----- LISTED RECORDS -----

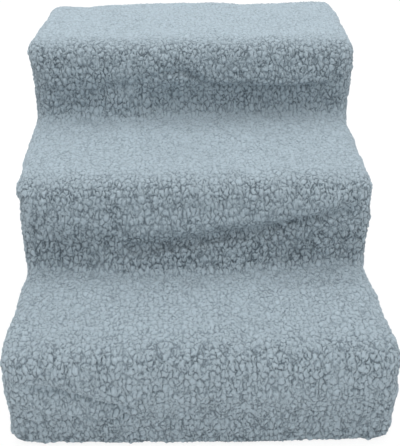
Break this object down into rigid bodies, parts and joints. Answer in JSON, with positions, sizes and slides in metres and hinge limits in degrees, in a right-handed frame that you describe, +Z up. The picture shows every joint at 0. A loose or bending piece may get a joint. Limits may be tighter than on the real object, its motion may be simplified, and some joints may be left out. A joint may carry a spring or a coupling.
{
  "type": "pet stairs",
  "caption": "Low indoor stairs for a pet: a snap-together plastic frame of stepped decks under a padded, lift-off fleece slipcover with an elastic hem.",
  "frame": {"origin": "on the floor, under the middle of the covered stairs' box", "axes": "+Z up, +Y from the lowest step's front to the back of the stairs, +X to the right seen from the front"},
  "size_m": [0.4044, 0.5976, 0.3178],
  "materials": {
    "frame_plastic": "moulded polypropylene, fine satin texture",
    "fastener_plastic": "smooth moulded nylon",
    "foot_rubber": "matt thermoplastic rubber",
    "foam": "open-cell foam sheet, cut edges",
    "lining": "thin warp-knit lining",
    "fleece": "blue-grey nubby fleece with short curled pile",
    "elastic": "woven flat elastic"
  },
  "bodies": {
    "frame": {"deck_low": "frame_plastic", "side_panel_low_left": "frame_plastic", "side_panel_low_right": "frame_plastic", "deck_mid": "frame_plastic", "side_panel_mid_left": "frame_plastic", "side_panel_mid_right": "frame_plastic", "deck_top": "frame_plastic", "side_panel_top_left": "frame_plastic", "side_panel_top_right": "frame_plastic", "rail_front": "frame_plastic", "rail_low_1": "frame_plastic", "rail_mid_1": "frame_plastic", "rail_mid_2": "frame_plastic", "rail_top_1": "frame_plastic", "rail_top_2": "frame_plastic", "rail_top_3": "frame_plastic", "link_keys": "fastener_plastic", "rail_rivets": "fastener_plastic", "foot_low_left_front": "foot_rubber", "foot_low_left_rear": "foot_rubber", "foot_low_right_front": "foot_rubber", "foot_low_right_rear": "foot_rubber", "foot_mid_left_front": "foot_rubber", "foot_mid_left_rear": "foot_rubber", "foot_mid_right_front": "foot_rubber", "foot_mid_right_rear": "foot_rubber", "foot_top_left_front": "foot_rubber", "foot_top_left_rear": "foot_rubber", "foot_top_right_front": "foot_rubber", "foot_top_right_rear": "foot_rubber"},
    "cover": {"tread_pad_low": "foam", "tread_pad_mid": "foam", "tread_pad_top": "foam", "pad_lining_low": "lining", "pad_lining_mid": "lining", "pad_lining_top": "lining", "fleece_steps": "fleece", "fleece_left": "fleece", "fleece_right": "fleece", "fleece_back": "fleece", "hem_casing": "fleece", "hem_elastic": "elastic"}
  },
  "joints": [
    {"name": "cover_lift", "type": "slide", "parent": "frame", "child": "cover", "axis": [0, 0, 1], "range_m": [0, 0.32]}
  ]
}
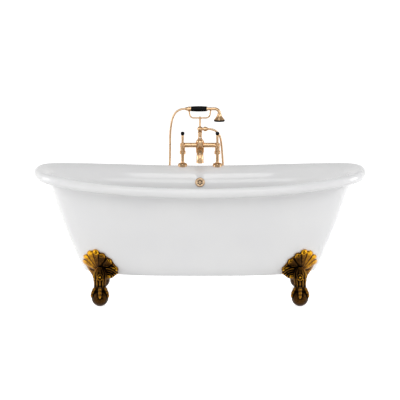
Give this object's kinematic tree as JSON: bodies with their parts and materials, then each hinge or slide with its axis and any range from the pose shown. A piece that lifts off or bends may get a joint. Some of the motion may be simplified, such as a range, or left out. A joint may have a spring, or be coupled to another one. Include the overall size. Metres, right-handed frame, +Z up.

-----

Each record above should be restated word for word.

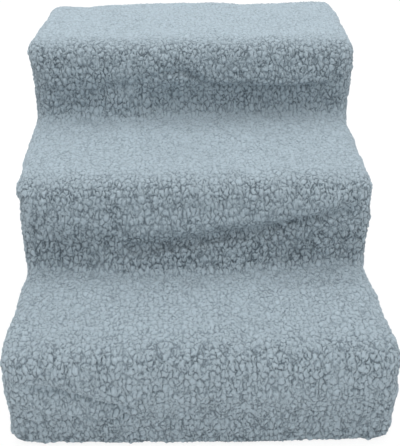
Break this object down into rigid bodies, parts and joints. Answer in JSON, with positions, sizes and slides in metres and hinge limits in degrees, in a right-handed frame that you describe, +Z up. The picture shows every joint at 0. A loose or bending piece may get a joint. Limits may be tighter than on the real object, its motion may be simplified, and some joints may be left out. A joint may carry a spring or a coupling.
{
  "type": "pet stairs",
  "caption": "Low indoor stairs for a pet: a snap-together plastic frame of stepped decks under a padded, lift-off fleece slipcover with an elastic hem.",
  "frame": {"origin": "on the floor, under the middle of the covered stairs' box", "axes": "+Z up, +Y from the lowest step's front to the back of the stairs, +X to the right seen from the front"},
  "size_m": [0.4044, 0.5976, 0.3178],
  "materials": {
    "frame_plastic": "moulded polypropylene, fine satin texture",
    "fastener_plastic": "smooth moulded nylon",
    "foot_rubber": "matt thermoplastic rubber",
    "foam": "open-cell foam sheet, cut edges",
    "lining": "thin warp-knit lining",
    "fleece": "blue-grey nubby fleece with short curled pile",
    "elastic": "woven flat elastic"
  },
  "bodies": {
    "frame": {"deck_low": "frame_plastic", "side_panel_low_left": "frame_plastic", "side_panel_low_right": "frame_plastic", "deck_mid": "frame_plastic", "side_panel_mid_left": "frame_plastic", "side_panel_mid_right": "frame_plastic", "deck_top": "frame_plastic", "side_panel_top_left": "frame_plastic", "side_panel_top_right": "frame_plastic", "rail_front": "frame_plastic", "rail_low_1": "frame_plastic", "rail_mid_1": "frame_plastic", "rail_mid_2": "frame_plastic", "rail_top_1": "frame_plastic", "rail_top_2": "frame_plastic", "rail_top_3": "frame_plastic", "link_keys": "fastener_plastic", "rail_rivets": "fastener_plastic", "foot_low_left_front": "foot_rubber", "foot_low_left_rear": "foot_rubber", "foot_low_right_front": "foot_rubber", "foot_low_right_rear": "foot_rubber", "foot_mid_left_front": "foot_rubber", "foot_mid_left_rear": "foot_rubber", "foot_mid_right_front": "foot_rubber", "foot_mid_right_rear": "foot_rubber", "foot_top_left_front": "foot_rubber", "foot_top_left_rear": "foot_rubber", "foot_top_right_front": "foot_rubber", "foot_top_right_rear": "foot_rubber"},
    "cover": {"tread_pad_low": "foam", "tread_pad_mid": "foam", "tread_pad_top": "foam", "pad_lining_low": "lining", "pad_lining_mid": "lining", "pad_lining_top": "lining", "fleece_steps": "fleece", "fleece_left": "fleece", "fleece_right": "fleece", "fleece_back": "fleece", "hem_casing": "fleece", "hem_elastic": "elastic"}
  },
  "joints": [
    {"name": "cover_lift", "type": "slide", "parent": "frame", "child": "cover", "axis": [0, 0, 1], "range_m": [0, 0.32]}
  ]
}
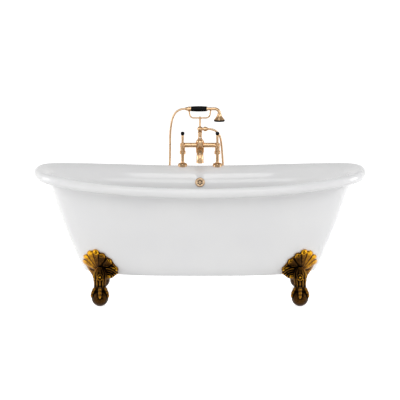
Give this object's kinematic tree as JSON: bodies with their parts and materials, then each hinge or slide with its axis and any range from the pose shown. A piece that lifts off or bends may get a joint. Some of the motion may be simplified, such as a range, or left out. A joint may have a spring, or be coupled to another one. Include the overall size. Metres, right-handed frame, +Z up.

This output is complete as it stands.